▶ **Exercise description**: In the material below, the lines containing the word "origin" are required; copy each of them.

* Begin Dataset rows *

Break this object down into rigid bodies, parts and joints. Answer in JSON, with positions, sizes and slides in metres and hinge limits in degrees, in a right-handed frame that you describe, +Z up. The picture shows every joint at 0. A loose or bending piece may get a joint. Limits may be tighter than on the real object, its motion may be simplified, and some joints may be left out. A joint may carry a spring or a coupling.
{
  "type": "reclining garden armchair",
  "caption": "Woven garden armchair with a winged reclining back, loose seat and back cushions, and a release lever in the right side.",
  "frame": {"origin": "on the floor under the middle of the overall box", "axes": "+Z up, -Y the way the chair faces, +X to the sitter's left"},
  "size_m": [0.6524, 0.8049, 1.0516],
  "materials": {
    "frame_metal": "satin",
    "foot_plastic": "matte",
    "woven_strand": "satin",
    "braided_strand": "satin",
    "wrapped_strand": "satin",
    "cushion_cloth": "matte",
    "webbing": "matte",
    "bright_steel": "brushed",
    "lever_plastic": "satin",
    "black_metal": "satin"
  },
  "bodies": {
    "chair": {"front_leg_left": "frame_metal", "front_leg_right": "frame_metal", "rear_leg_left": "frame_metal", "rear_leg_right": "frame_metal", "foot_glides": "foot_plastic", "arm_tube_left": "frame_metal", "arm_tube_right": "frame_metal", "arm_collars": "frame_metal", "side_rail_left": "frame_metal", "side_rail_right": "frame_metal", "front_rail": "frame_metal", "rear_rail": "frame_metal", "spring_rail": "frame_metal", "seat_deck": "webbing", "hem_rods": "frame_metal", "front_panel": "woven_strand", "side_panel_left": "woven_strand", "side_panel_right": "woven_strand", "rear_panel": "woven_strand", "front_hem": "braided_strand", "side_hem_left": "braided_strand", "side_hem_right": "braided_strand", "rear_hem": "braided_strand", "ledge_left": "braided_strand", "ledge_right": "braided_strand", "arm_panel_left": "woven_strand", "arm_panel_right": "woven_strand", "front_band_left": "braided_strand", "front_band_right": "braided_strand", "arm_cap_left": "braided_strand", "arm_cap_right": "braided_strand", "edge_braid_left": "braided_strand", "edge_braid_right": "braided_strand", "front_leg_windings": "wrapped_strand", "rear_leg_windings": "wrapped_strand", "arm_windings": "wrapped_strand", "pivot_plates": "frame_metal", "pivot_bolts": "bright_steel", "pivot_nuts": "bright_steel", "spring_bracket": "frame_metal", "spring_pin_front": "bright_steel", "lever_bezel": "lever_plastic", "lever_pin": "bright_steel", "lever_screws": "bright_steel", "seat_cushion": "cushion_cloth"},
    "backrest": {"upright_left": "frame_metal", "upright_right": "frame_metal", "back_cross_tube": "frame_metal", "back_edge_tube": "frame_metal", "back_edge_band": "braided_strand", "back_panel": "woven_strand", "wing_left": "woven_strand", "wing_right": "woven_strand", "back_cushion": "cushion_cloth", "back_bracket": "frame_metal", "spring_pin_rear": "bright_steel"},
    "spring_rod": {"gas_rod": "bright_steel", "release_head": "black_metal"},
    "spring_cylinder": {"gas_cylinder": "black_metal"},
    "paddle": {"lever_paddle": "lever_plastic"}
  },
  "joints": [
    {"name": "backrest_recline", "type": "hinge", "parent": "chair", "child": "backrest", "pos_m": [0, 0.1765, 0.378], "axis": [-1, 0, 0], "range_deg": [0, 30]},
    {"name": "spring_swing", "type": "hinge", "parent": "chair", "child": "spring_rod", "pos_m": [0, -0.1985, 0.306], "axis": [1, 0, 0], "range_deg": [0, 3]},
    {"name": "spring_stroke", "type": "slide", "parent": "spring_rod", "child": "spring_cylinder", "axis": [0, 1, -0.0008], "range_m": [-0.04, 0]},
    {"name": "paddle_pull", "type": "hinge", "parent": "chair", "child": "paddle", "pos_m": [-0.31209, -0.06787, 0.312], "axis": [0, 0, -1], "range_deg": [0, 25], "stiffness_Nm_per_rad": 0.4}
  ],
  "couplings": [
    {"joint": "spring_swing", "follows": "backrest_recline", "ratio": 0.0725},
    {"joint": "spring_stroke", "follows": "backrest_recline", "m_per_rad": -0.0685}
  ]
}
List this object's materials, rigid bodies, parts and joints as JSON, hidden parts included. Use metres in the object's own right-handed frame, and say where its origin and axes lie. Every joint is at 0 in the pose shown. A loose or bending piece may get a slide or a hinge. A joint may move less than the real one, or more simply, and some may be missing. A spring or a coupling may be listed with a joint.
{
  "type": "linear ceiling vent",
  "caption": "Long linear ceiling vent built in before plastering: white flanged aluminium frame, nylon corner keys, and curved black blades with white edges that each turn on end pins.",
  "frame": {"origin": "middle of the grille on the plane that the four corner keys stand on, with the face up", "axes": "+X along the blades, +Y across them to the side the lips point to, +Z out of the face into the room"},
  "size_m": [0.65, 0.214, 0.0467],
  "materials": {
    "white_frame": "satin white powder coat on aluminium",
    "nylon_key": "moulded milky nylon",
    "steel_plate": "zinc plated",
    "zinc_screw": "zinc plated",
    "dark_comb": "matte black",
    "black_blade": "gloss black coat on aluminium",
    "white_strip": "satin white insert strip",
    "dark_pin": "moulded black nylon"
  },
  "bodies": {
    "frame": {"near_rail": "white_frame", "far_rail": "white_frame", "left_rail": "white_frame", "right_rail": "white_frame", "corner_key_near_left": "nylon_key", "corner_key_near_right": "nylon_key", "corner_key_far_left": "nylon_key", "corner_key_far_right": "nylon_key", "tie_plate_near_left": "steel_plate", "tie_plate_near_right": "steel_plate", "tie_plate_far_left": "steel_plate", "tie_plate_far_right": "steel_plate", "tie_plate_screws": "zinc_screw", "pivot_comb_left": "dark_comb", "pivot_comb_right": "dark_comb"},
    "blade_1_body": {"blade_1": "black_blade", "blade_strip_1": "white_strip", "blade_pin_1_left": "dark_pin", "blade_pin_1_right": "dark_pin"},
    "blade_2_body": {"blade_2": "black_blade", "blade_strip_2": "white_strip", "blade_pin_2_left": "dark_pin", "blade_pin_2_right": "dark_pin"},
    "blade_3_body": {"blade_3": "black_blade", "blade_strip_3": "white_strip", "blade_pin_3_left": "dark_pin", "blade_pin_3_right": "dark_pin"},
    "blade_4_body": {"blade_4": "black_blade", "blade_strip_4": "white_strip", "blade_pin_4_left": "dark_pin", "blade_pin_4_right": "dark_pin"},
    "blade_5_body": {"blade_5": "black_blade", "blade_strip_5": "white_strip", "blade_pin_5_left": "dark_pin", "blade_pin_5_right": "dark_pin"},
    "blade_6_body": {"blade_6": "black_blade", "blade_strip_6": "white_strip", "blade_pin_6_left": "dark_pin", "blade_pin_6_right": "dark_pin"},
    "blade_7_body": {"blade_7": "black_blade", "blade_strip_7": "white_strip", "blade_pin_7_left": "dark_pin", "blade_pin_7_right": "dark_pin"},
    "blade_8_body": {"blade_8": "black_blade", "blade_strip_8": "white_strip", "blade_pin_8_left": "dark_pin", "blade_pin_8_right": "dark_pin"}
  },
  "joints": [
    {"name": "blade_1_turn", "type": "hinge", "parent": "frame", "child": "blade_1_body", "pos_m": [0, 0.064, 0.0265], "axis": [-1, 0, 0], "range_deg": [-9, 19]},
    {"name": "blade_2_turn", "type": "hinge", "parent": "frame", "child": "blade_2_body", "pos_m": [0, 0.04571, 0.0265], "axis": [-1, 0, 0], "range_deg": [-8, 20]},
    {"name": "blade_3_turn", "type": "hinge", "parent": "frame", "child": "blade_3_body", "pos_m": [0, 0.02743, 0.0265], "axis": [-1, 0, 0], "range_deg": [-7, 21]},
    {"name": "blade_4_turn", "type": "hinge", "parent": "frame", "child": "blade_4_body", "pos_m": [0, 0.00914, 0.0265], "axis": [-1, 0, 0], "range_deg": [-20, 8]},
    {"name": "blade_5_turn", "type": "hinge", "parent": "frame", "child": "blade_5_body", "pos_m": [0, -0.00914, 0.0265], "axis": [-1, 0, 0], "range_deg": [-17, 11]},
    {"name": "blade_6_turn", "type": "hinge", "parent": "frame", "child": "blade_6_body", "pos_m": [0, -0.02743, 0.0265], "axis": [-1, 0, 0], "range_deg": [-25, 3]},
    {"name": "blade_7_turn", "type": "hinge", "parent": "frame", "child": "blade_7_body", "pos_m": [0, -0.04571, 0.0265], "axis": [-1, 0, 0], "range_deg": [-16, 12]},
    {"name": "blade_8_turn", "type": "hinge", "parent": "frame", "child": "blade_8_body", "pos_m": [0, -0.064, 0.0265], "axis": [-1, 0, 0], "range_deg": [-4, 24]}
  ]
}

* End Dataset rows *

▶ **Answer for this exercise**:
  "frame": {"origin": "on the floor under the middle of the overall box", "axes": "+Z up, -Y the way the chair faces, +X to the sitter's left"},
List this object's materials, rigid bodies, parts and joints as JSON, hidden parts included. Use metres in the object's own right-handed frame, and say where its origin and axes lie. Every joint is at 0 in the pose shown. A loose or bending piece may get a slide or a hinge. A joint may move less than the real one, or more simply, and some may be missing. A spring or a coupling may be listed with a joint.
  "frame": {"origin": "middle of the grille on the plane that the four corner keys stand on, with the face up", "axes": "+X along the blades, +Y across them to the side the lips point to, +Z out of the face into the room"},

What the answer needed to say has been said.